Write out exactly the lines below that run from the one containing "Reconstruct the object" through the one containing "lip_clearance = 0.2", both included, with no other lines.

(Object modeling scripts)
####

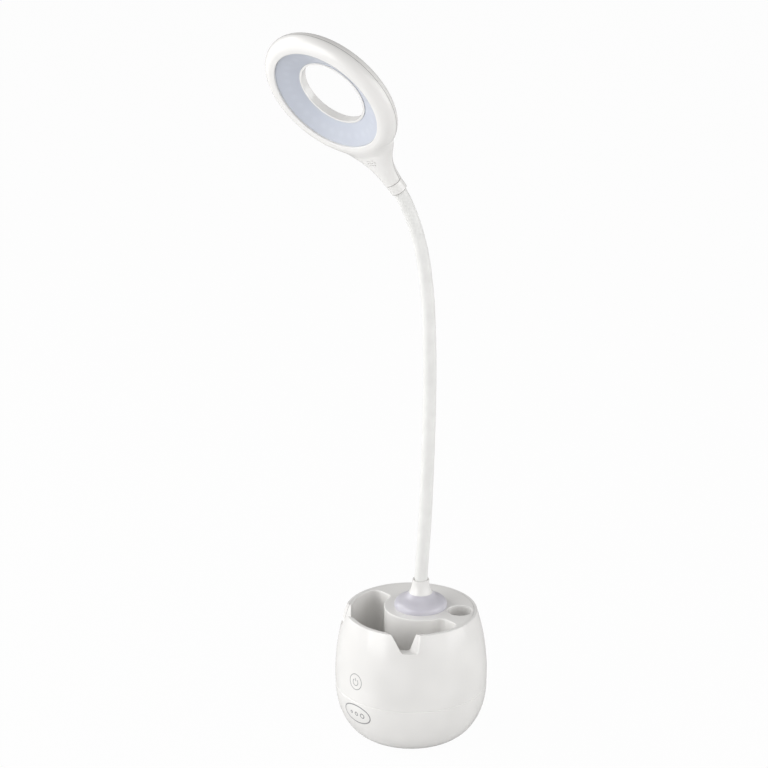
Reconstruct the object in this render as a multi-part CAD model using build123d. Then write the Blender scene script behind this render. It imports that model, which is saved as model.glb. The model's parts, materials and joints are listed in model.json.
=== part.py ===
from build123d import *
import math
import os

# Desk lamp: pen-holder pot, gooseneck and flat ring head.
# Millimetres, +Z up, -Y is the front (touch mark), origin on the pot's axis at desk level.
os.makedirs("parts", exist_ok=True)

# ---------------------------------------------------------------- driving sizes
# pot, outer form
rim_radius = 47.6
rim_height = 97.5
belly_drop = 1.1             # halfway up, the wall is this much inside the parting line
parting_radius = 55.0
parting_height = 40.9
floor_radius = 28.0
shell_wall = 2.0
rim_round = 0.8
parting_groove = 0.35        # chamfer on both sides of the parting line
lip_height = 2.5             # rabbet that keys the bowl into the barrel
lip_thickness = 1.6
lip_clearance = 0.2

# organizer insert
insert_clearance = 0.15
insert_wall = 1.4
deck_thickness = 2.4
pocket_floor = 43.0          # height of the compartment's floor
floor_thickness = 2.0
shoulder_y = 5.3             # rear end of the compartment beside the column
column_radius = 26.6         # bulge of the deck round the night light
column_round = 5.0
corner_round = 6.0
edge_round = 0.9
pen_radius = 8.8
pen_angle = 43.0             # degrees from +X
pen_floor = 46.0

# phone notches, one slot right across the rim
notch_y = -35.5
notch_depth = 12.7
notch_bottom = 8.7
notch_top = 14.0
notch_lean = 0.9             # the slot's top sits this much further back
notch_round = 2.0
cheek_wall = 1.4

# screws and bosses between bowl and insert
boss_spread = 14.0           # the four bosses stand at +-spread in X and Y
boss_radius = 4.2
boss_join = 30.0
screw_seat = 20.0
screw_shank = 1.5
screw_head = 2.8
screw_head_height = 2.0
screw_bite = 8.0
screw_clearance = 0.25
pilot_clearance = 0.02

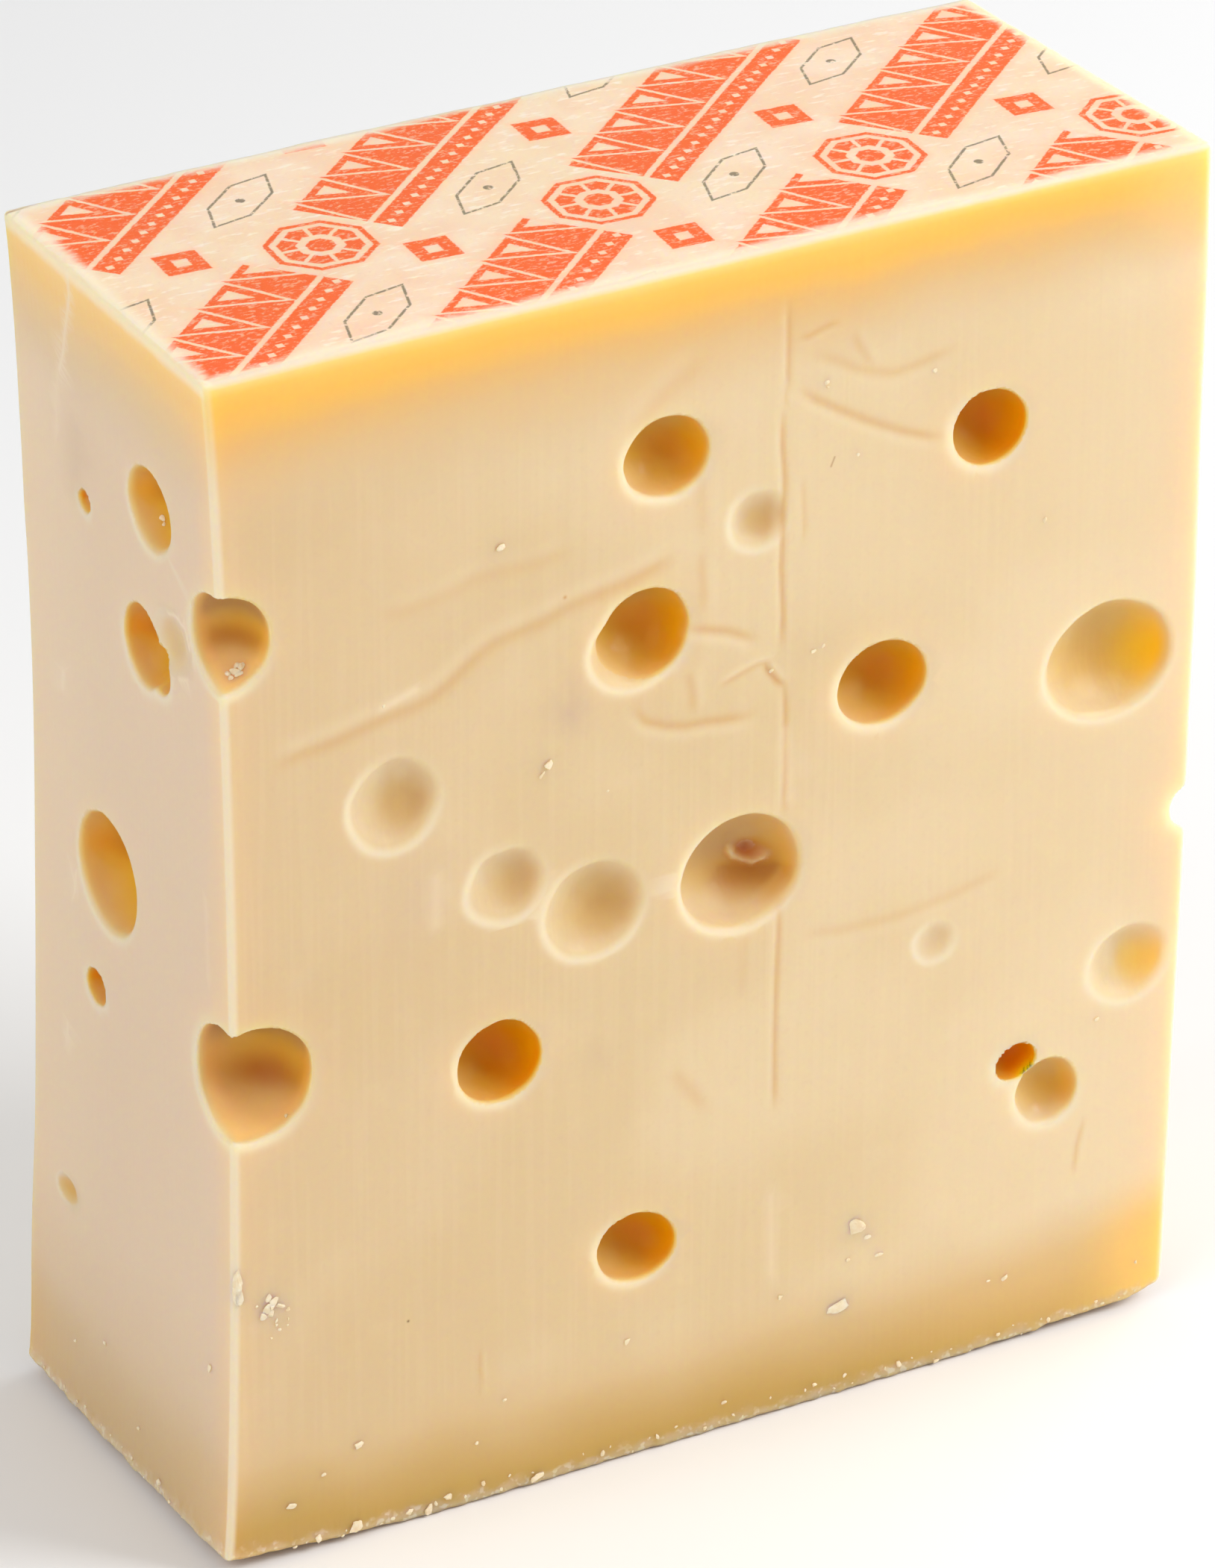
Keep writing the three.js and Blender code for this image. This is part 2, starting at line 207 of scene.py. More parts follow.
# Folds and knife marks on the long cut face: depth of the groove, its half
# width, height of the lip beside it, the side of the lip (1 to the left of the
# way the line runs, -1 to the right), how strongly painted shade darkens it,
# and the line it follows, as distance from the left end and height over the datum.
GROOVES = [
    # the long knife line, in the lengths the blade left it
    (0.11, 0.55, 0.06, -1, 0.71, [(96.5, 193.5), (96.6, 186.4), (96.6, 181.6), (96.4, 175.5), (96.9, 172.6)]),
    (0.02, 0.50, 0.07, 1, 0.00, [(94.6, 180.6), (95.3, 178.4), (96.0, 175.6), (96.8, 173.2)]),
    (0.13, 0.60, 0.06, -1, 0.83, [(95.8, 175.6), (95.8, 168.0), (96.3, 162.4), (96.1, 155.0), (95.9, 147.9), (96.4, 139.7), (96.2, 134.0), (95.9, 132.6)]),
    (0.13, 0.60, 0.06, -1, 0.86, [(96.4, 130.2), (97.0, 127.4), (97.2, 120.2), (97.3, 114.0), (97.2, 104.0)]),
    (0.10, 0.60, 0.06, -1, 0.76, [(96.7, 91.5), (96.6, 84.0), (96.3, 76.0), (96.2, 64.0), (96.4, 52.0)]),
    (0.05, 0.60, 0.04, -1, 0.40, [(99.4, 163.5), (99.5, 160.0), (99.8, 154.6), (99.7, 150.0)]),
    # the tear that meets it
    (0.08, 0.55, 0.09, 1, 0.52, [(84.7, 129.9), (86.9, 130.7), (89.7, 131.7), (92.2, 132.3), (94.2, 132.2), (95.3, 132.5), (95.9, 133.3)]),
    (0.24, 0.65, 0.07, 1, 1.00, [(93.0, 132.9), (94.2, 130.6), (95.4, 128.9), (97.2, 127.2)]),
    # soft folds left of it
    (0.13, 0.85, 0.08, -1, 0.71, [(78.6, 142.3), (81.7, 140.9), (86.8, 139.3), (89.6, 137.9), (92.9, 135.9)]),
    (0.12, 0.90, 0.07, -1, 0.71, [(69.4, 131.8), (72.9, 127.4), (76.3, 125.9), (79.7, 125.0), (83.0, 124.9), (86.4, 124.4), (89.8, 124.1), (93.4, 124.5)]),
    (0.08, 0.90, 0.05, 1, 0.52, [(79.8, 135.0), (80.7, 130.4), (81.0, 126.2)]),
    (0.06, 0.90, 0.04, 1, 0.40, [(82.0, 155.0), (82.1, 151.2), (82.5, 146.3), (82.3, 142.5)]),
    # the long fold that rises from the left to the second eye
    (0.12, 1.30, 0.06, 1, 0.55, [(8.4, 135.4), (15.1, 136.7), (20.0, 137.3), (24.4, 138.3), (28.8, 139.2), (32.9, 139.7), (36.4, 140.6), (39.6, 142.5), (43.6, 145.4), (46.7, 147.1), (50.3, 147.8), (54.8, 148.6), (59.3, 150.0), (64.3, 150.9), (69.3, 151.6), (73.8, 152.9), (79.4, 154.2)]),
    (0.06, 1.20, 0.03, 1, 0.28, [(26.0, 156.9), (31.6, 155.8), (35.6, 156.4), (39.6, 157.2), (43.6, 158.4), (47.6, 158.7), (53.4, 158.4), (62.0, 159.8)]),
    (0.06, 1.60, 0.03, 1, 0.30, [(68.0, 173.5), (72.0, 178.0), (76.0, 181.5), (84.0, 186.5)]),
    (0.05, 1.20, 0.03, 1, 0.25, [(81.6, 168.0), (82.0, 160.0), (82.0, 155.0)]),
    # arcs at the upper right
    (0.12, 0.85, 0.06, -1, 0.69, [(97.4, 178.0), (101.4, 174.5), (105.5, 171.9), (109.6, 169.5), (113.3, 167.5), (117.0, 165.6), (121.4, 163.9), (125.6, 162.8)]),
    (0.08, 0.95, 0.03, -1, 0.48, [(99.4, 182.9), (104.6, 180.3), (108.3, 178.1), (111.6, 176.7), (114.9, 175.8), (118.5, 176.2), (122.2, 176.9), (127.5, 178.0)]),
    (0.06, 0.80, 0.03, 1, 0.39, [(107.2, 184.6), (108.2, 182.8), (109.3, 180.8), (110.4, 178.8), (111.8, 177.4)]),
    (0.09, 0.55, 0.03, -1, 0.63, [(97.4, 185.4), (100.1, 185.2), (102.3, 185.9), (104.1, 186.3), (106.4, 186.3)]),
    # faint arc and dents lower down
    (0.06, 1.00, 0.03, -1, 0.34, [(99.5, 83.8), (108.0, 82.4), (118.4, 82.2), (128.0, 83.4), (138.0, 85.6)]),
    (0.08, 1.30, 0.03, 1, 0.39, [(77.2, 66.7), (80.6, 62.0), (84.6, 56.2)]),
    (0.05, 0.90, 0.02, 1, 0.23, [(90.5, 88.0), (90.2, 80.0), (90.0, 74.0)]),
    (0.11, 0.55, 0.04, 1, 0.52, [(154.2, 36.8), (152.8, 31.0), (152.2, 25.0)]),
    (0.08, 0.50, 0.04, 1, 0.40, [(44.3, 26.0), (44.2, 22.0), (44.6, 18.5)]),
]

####

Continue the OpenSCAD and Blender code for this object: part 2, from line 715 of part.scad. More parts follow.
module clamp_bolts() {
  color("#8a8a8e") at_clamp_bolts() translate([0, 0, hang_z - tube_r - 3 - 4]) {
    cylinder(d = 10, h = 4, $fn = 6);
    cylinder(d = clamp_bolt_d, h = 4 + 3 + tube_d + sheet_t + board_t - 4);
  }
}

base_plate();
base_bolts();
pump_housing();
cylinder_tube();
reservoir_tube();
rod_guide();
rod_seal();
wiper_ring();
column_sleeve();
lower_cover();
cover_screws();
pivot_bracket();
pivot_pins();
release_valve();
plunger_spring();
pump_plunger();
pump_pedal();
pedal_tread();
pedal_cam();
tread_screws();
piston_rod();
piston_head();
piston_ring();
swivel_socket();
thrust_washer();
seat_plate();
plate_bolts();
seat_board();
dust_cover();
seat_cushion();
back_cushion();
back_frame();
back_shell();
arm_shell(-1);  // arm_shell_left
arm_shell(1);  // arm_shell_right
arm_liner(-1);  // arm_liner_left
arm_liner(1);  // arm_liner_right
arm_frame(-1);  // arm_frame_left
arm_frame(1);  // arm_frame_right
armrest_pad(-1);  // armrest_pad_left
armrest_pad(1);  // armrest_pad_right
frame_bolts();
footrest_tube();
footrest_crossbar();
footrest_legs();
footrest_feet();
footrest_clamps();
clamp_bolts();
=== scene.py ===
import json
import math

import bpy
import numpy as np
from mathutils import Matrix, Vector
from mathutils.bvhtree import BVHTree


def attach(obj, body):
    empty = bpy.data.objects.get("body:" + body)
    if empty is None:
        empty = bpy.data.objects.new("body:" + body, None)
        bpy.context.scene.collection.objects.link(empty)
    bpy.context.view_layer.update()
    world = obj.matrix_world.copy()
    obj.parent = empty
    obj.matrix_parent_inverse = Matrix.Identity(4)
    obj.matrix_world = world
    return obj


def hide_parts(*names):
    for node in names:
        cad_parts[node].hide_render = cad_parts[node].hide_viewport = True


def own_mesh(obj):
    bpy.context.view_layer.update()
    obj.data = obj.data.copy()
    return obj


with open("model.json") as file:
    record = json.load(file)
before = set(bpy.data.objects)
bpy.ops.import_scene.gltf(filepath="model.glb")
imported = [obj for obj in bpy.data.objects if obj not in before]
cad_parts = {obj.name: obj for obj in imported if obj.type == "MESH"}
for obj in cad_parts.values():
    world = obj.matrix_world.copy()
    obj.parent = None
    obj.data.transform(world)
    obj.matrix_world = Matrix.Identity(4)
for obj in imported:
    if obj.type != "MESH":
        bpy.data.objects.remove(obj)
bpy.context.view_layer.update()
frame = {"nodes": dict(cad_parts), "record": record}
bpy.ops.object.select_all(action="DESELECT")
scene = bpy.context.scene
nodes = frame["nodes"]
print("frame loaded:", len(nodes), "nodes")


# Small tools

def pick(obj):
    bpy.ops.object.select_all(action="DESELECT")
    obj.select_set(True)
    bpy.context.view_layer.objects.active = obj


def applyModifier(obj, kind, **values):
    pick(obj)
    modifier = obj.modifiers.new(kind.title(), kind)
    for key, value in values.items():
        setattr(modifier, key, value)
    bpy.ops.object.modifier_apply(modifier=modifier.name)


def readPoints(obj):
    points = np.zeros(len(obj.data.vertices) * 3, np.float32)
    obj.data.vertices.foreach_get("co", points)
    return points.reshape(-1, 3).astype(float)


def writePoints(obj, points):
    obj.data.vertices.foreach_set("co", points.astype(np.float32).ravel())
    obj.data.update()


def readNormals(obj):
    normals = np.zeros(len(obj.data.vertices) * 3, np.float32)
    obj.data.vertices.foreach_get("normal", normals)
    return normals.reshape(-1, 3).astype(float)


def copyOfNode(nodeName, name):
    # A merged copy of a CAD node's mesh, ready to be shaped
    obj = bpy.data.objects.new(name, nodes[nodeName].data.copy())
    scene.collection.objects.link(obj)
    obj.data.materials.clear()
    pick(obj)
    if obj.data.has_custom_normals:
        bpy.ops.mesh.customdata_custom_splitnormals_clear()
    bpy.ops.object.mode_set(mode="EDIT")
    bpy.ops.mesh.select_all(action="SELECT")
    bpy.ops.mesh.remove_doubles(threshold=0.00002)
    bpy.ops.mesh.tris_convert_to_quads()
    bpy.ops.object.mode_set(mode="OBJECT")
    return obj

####

__Correct output__.
Reconstruct the object in this render as a multi-part CAD model using build123d. Then write the Blender scene script behind this render. It imports that model, which is saved as model.glb. The model's parts, materials and joints are listed in model.json.
=== part.py ===
from build123d import *
import math
import os

# Desk lamp: pen-holder pot, gooseneck and flat ring head.
# Millimetres, +Z up, -Y is the front (touch mark), origin on the pot's axis at desk level.
os.makedirs("parts", exist_ok=True)

# ---------------------------------------------------------------- driving sizes
# pot, outer form
rim_radius = 47.6
rim_height = 97.5
belly_drop = 1.1             # halfway up, the wall is this much inside the parting line
parting_radius = 55.0
parting_height = 40.9
floor_radius = 28.0
shell_wall = 2.0
rim_round = 0.8
parting_groove = 0.35        # chamfer on both sides of the parting line
lip_height = 2.5             # rabbet that keys the bowl into the barrel
lip_thickness = 1.6
lip_clearance = 0.2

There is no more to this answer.